COLLECTED MATERIAL:
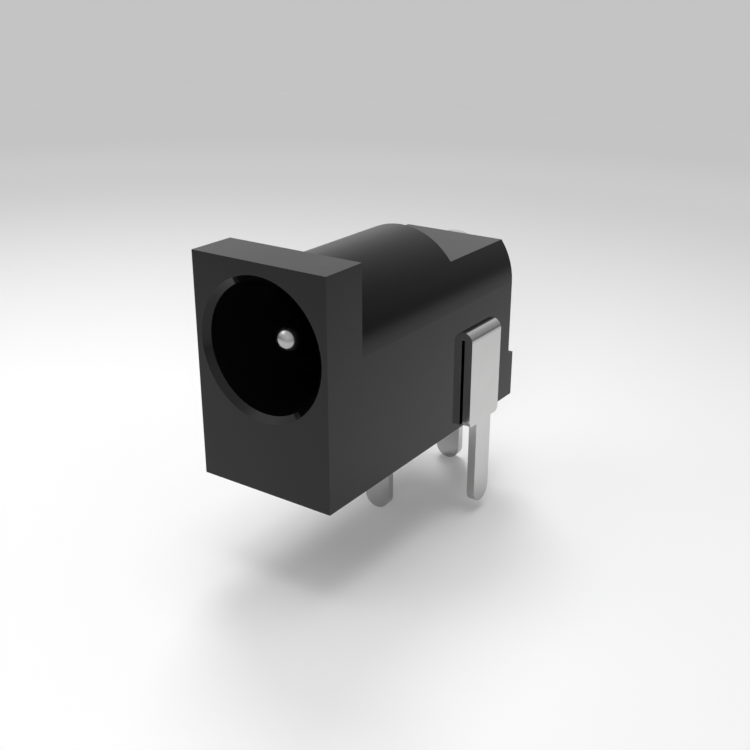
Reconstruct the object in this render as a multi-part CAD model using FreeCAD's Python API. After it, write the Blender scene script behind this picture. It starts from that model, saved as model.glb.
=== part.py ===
# DC barrel jack for a circuit board, all sizes in millimetres.
# Origin: middle of the front plate's face, at the underside of the housing. X is to the right seen from the
# front, Y runs back into the jack, Z is up. Five pieces: moulded housing, turned centre pin, and three
# contacts stamped from the same strip: rear terminal, sleeve contact and folded switch terminal.
import math
import os

import FreeCAD
import Part

V = FreeCAD.Vector

# Housing outside
plate_width = 7.5          # also the width of the body behind it
plate_height = 11.1
plate_depth = 2.55
body_length = 16.6         # front face to rear face
barrel_drop = 0.6          # barrel's crown below the plate's top edge
rear_height = 9.0          # flat top of the rear part
foot_depth = 0.5           # ribs that stand off the rear face
foot_height = 2.55
foot_gap = 2.7             # between the two ribs

# Plug socket
bore_diameter = 6.3
bore_axis_height = 7.05
bore_depth = 10.75
end_wall = 0.5             # between the bore's end and the place where the rear flat starts
mouth_chamfer = 0.3

# Centre pin
pin_diameter = 2.0
pin_set_back = 1.45        # nose behind the front face
nose_radius = 0.75
nose_taper = 20.0          # degrees from the axis, between the ball nose and the shaft
collar_diameter = 3.2
collar_length = 0.6
tail_diameter = 1.6
rivet_diameter = 2.6
rivet_height = 0.45

# Strip that the three contacts are stamped from
strip = 0.44
blade_width = 1.5          # the round-ended pins that go through the board
blade_length = 4.9         # below the housing, middle and rear pins
shoulder_height = 0.5      # where the wide part of a contact narrows to its pin
shoulder_radius = 0.3
bend_radius = 0.1          # inside radius of the sharp bends

# Rear terminal
eye_diameter = 3.9
neck_width = 2.4

# Sleeve contact
contact_front = 9.14       # front face of the contact's upright base
base_width = 4.8
base_height = 3.0
leaf_width = 1.8
leaf_bend_radius = 0.3
leaf_slope = 25.0          # degrees, from the bend up to the crest
crest_height = 4.55        # middle of the strip at the crest
crest_from_base = 2.0
leaf_reach = 3.75          # how far the leaf's end lies in front of the base
leaf_end_height = 3.95
crest_radius = 0.6
wiper_width = 0.8          # tail that rests on the switch tongue
wiper_offset = 1.5         # its middle, right of the centre line
wiper_length = 3.2

# Switch terminal on the right side
hairpin_centre = 12.1      # from the front face
hairpin_width = 3.0
hairpin_height = 5.67
hairpin_gap = 0.15
inner_leg_foot = 0.57      # lower end of the leg that lies on the housing
side_blade_length = 4.3
tongue_width = 1.4
tongue_top = 2.6
tongue_length = 2.45       # inside the right side wall's outer face
slit = 0.08                # cut on both sides of the tongue
lance_height = 2.4         # height of the hole that the tongue leaves

# Contact bay below the bore
bay_front = 9.0
bay_length = 4.4
bay_width = 4.0
bay_height = 3.3
well_length = 5.0          # hollow under the spring leaf
well_width = 3.0
well_floor = 2.0

# Clearances
hole_play = 0.02           # round the centre pin's tail
groove_play = 0.02         # round the sleeve contact's base
window_play = 0.05         # round the switch tongue

# Sizes that follow from those above
half_width = plate_width / 2
barrel_axis_height = plate_height - barrel_drop - half_width
bore_radius = bore_diameter / 2
flat_start = bore_depth + end_wall
contact_back = contact_front + strip
terminal_back = body_length + strip
outer_leg = half_width + strip + hairpin_gap


def block(x0, x1, y0, y1, z0, z1):
    """Box between two opposite corners."""
    return Part.makeBox(x1 - x0, y1 - y0, z1 - z0, V(x0, y0, z0))


def rod(diameter, height, y0, y1):
    """Round bar along Y on the centre line, its axis at the given height."""
    return Part.makeCylinder(diameter / 2, y1 - y0, V(0, y0, height), V(0, 1, 0))


def rounded_face(corners, radii):
    """Flat face inside a closed outline whose corners have their own radii, 0 for a sharp one."""
    edges = []
    ends = []
    for i, corner in enumerate(corners):
        back = (corners[i - 1] - corner).normalize()
        ahead = (corners[(i + 1) % len(corners)] - corner).normalize()
        half = back.getAngle(ahead) / 2
        reach = radii[i] / math.tan(half)
        ends.append((corner + back * reach, corner + ahead * reach))
        if radii[i] > 0:
            inward = (back + ahead).normalize()
            middle = corner + inward * (radii[i] / math.sin(half) - radii[i])
            edges.append(Part.Arc(ends[-1][0], middle, ends[-1][1]).toShape())
    for i, (start, finish) in enumerate(ends):
        previous = ends[i - 1][1]
        if previous.distanceToPoint(start) > 1e-5:
            edges.append(Part.makeLine(previous, start))
    return Part.Face(Part.Wire(Part.__sortEdges__(edges)))


def bent_strip(line, radii, normal, width_vector):
    """Strip bent along a line of points that its middle follows, each bend with its own inside radius."""
    sides = [[], []]
    rounds = [[], []]
    for i, point in enumerate(line):
        before = (line[i] - line[i - 1]).normalize() if i > 0 else (line[1] - line[0]).normalize()
        after = (line[i + 1] - line[i]).normalize() if i < len(line) - 1 else before
        left_before = normal.cross(before)
        left_after = normal.cross(after)
        shift = (left_before + left_after) * (strip / 2 / (1 + left_before.dot(left_after)))
        turn = normal.dot(before.cross(after))
        inner = radii[i]
        for side, sign in enumerate((1, -1)):
            sides[side].append(point + shift * sign)
            if abs(turn) < 1e-6:
                rounds[side].append(0)
            else:
                rounds[side].append(inner if turn * sign > 0 else inner + strip)
    face = rounded_face(sides[0] + sides[1][::-1], rounds[0] + rounds[1][::-1])
    return face.extrude(width_vector)


def blade(wide, top, tip):
    """Flat pin standing across the jack: wide above its rounded shoulders, narrow and round-ended below.

    Its front face lies in the plane y = 0 and its middle at x = 0.
    """
    shoulder = shoulder_height
    half = blade_width / 2
    right = [V(wide / 2, 0, top), V(wide / 2, 0, shoulder), V(half, 0, shoulder), V(half, 0, tip)]
    left = [V(-p.x, 0, p.z) for p in right[::-1]]
    corner = min(shoulder_radius, (wide - blade_width) / 4)
    radii = [0, corner, 0, half]
    return rounded_face(right + left, radii + radii[::-1]).extrude(V(0, strip, 0))


def make_housing():
    """One moulding: front plate, half-round barrel on flat sides, low rear part, two ribs as rear feet."""
    shape = block(-half_width, half_width, 0, body_length, 0, barrel_axis_height)
    shape = shape.fuse(rod(2 * half_width, barrel_axis_height, 0, body_length))
    shape = shape.cut(block(-plate_width, plate_width, flat_start, 2 * body_length, rear_height, 2 * plate_height))
    shape = shape.fuse(block(-half_width, half_width, 0, plate_depth, 0, plate_height))
    for x0, x1 in ((-half_width, -foot_gap / 2), (foot_gap / 2, half_width)):
        shape = shape.fuse(block(x0, x1, body_length - 1, body_length + foot_depth, 0, foot_height))
    shape = shape.removeSplitter()

    # Bore with the chamfer round its mouth, and the hole for the centre pin's tail.
    shape = shape.cut(rod(bore_diameter, bore_axis_height, -1, bore_depth))
    shape = shape.cut(Part.makeCone(bore_radius + 2 * mouth_chamfer, bore_radius, 2 * mouth_chamfer,
                                    V(0, -mouth_chamfer, bore_axis_height), V(0, 1, 0)))
    shape = shape.cut(rod(tail_diameter + 2 * hole_play, bore_axis_height, bore_depth - 1, body_length + 1))

    # Bay that is open below, the well under the spring leaf, and the grooves that hold the contact's base.
    shape = shape.cut(block(-bay_width / 2, bay_width / 2, bay_front, bay_front + bay_length, -1, bay_height))
    well_back = contact_back + groove_play
    shape = shape.cut(block(-well_width / 2, well_width / 2, well_back - well_length, well_back,
                            well_floor, bore_axis_height - bore_radius / 2))
    groove = base_width / 2 + groove_play
    shape = shape.cut(block(-groove, groove, contact_front - groove_play, well_back, -1, bay_height))

    # Window in the right wall for the switch tongue.
    wide = tongue_width / 2 + window_play
    shape = shape.cut(block(0, plate_width, hairpin_centre - wide, hairpin_centre + wide,
                            tongue_top - strip - bend_radius - window_play, tongue_top + window_play))
    return shape.removeSplitter()


def make_centre_pin():
    """Turned pin: ball nose, taper, shaft, collar on the bore's end wall, tail, domed head staked behind."""
    radius = pin_diameter / 2
    centre = pin_set_back + nose_radius
    seat = bore_depth - collar_length
    axis = V(0, 0, bore_axis_height)
    shape = Part.makeSphere(nose_radius, axis + V(0, centre, 0))

    # The taper leaves the ball where both have the same slope.
    taper = math.radians(nose_taper)
    small = nose_radius * math.cos(taper)
    start = centre - nose_radius * math.sin(taper)
    length = (radius - small) / math.tan(taper)
    shape = shape.fuse(Part.makeCone(small, radius, length, axis + V(0, start, 0), V(0, 1, 0)))
    shape = shape.fuse(rod(pin_diameter, bore_axis_height, start + length, seat + collar_length / 2))
    shape = shape.fuse(rod(collar_diameter, bore_axis_height, seat, bore_depth))
    shape = shape.fuse(rod(tail_diameter, bore_axis_height, seat, terminal_back + rivet_height / 2))

    # The head is a cap of a large ball.
    rim = rivet_diameter / 2
    ball = (rim ** 2 + rivet_height ** 2) / (2 * rivet_height)
    head = Part.makeSphere(ball, axis + V(0, terminal_back + rivet_height - ball, 0))
    head = head.common(rod(2 * rivet_diameter, bore_axis_height, terminal_back, terminal_back + 2 * rivet_height))
    return shape.fuse(head).removeSplitter()


def make_rear_terminal():
    """Strip flat on the rear face: round eye over the centre pin's tail, neck, shoulders, round-ended pin."""
    shape = blade(neck_width, bore_axis_height, -blade_length)
    shape.translate(V(0, body_length, 0))
    shape = shape.fuse(rod(eye_diameter, bore_axis_height, body_length, terminal_back))
    shape = shape.cut(rod(tail_diameter, bore_axis_height, body_length - 1, terminal_back + 1))
    return shape.removeSplitter()


def make_sleeve_contact():
    """Upright base in the grooves, pin below it, spring leaf forward into the bore, wiper tail backward."""
    middle = contact_front + strip / 2
    shape = blade(base_width, base_height, -blade_length)
    shape.translate(V(0, contact_front, 0))

    # The corner of the base beside the leaf is gone, so that the wiper's bend has room.
    bend_start = tongue_top - bend_radius
    shape = shape.cut(block(leaf_width / 2, base_width, contact_front - 1, contact_back + 1,
                            bend_start, base_height + 1))

    # Leaf: up, forward and up the slope to the crest, then down to its end inside the bore.
    left = -leaf_width / 2
    turn_height = crest_height - crest_from_base * math.tan(math.radians(leaf_slope))
    line = [V(left, middle, base_height - 1), V(left, middle, turn_height),
            V(left, middle - crest_from_base, crest_height), V(left, middle - leaf_reach, leaf_end_height)]
    shape = shape.fuse(bent_strip(line, [0, leaf_bend_radius, crest_radius, 0], V(1, 0, 0), V(leaf_width, 0, 0)))

    # Wiper: up and back over the switch tongue.
    left = wiper_offset - wiper_width / 2
    level = tongue_top + strip / 2
    line = [V(left, middle, shoulder_height + 1), V(left, middle, level),
            V(left, contact_back + wiper_length, level)]
    shape = shape.fuse(bent_strip(line, [0, bend_radius, 0], V(1, 0, 0), V(wiper_width, 0, 0)))
    return shape.removeSplitter()


def make_switch_terminal():
    """Hairpin on the right side: inner leg with the lanced tongue, outer leg that narrows to the pin."""
    inner = half_width + strip / 2
    outer = outer_leg + strip / 2
    front = hairpin_centre - hairpin_width / 2
    crown = hairpin_height - strip / 2
    low = shoulder_height + 2 * shoulder_radius
    line = [V(inner, front, inner_leg_foot), V(inner, front, crown), V(outer, front, crown), V(outer, front, low)]
    shape = bent_strip(line, [0, hairpin_gap / 2, hairpin_gap / 2, 0], V(0, 1, 0), V(0, hairpin_width, 0))

    pin = blade(hairpin_width, 2 * low, -side_blade_length)
    pin.rotate(V(0, 0, 0), V(0, 0, 1), 90)
    pin.translate(V(outer_leg + strip, hairpin_centre, 0))
    shape = shape.fuse(pin)

    # Hole that the tongue was lanced out of, with a slit down both of its sides, then the tongue itself.
    side = tongue_width / 2
    foot = tongue_top - strip - bend_radius
    shape = shape.cut(block(half_width - 1, outer_leg - hairpin_gap / 2, hairpin_centre - side - slit,
                            hairpin_centre + side + slit, foot, tongue_top + lance_height))
    start = hairpin_centre - side
    level = tongue_top - strip / 2
    line = [V(inner, start, foot - strip), V(inner, start, level), V(half_width - tongue_length, start, level)]
    shape = shape.fuse(bent_strip(line, [0, bend_radius, 0], V(0, 1, 0), V(0, tongue_width, 0)))
    return shape.removeSplitter()


os.makedirs("parts", exist_ok=True)
for name, make in (("housing", make_housing), ("centre_pin", make_centre_pin),
                   ("rear_terminal", make_rear_terminal), ("sleeve_contact", make_sleeve_contact),
                   ("switch_terminal", make_switch_terminal)):
    make().exportStep("parts/" + name + ".step")
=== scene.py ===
import bpy
import numpy as np
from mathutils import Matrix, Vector


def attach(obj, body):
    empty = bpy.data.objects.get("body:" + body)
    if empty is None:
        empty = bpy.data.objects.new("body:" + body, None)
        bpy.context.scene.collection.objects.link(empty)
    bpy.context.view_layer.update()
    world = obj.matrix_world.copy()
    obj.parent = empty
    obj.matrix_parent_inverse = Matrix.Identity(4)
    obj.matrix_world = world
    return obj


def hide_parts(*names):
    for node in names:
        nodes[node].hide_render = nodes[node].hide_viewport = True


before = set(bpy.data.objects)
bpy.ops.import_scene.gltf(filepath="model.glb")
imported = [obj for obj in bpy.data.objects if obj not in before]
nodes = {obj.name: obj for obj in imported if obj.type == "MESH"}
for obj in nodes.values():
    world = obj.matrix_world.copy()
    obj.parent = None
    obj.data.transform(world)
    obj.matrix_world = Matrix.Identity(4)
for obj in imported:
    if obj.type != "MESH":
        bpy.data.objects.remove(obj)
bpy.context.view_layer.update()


# Housing. One injection moulding in black glass-filled nylon. The core that shaped the bore and its mouth was
# polished, and the outer walls carry the fine matt grain of a spark-eroded cavity.

mm = 0.001
bore_axis_height = 7.05 * mm
mouth_polish_reach = 3.47 * mm
nylon_black = (0.0018, 0.0018, 0.0019)
nylon_ior = 1.358
polished_roughness = 0.06
grained_roughness = 0.28
mottle_scale = 700
mottle_detail = 3.0
mottle_swing = 0.006
grain_scale = 9000
grain_strength = 0.07
grain_depth = 0.004 * mm
noise_low = 0.3
noise_high = 0.7


def link(tree, pairs):
    """Joins pairs of sockets, each from the first to the second."""
    for start, end in pairs:
        tree.links.new(start, end)


def maths(tree, operation, first, second=None):
    """Math node on sockets or plain numbers; gives its output socket."""
    node = tree.nodes.new("ShaderNodeMath")
    node.operation = operation
    for socket, value in zip(node.inputs, (first, second)):
        if isinstance(value, (int, float)):
            socket.default_value = value
        elif value is not None:
            tree.links.new(value, socket)
    return node.outputs[0]


def remap(tree, value, low, high, new_low, new_high):
    """Map Range node that carries low..high smoothly over to new_low..new_high; gives its output socket."""
    node = tree.nodes.new("ShaderNodeMapRange")
    node.interpolation_type = "SMOOTHSTEP"
    for name, number in (("From Min", low), ("From Max", high), ("To Min", new_low), ("To Max", new_high)):
        node.inputs[name].default_value = number
    tree.links.new(value, node.inputs["Value"])
    return node.outputs["Result"]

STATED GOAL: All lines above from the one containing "bpy.data.objects.remove(obj)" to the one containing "tree.links.new(start, end)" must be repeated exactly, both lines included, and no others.

TASK RESULT:
        bpy.data.objects.remove(obj)
bpy.context.view_layer.update()


# Housing. One injection moulding in black glass-filled nylon. The core that shaped the bore and its mouth was
# polished, and the outer walls carry the fine matt grain of a spark-eroded cavity.

mm = 0.001
bore_axis_height = 7.05 * mm
mouth_polish_reach = 3.47 * mm
nylon_black = (0.0018, 0.0018, 0.0019)
nylon_ior = 1.358
polished_roughness = 0.06
grained_roughness = 0.28
mottle_scale = 700
mottle_detail = 3.0
mottle_swing = 0.006
grain_scale = 9000
grain_strength = 0.07
grain_depth = 0.004 * mm
noise_low = 0.3
noise_high = 0.7


def link(tree, pairs):
    """Joins pairs of sockets, each from the first to the second."""
    for start, end in pairs:
        tree.links.new(start, end)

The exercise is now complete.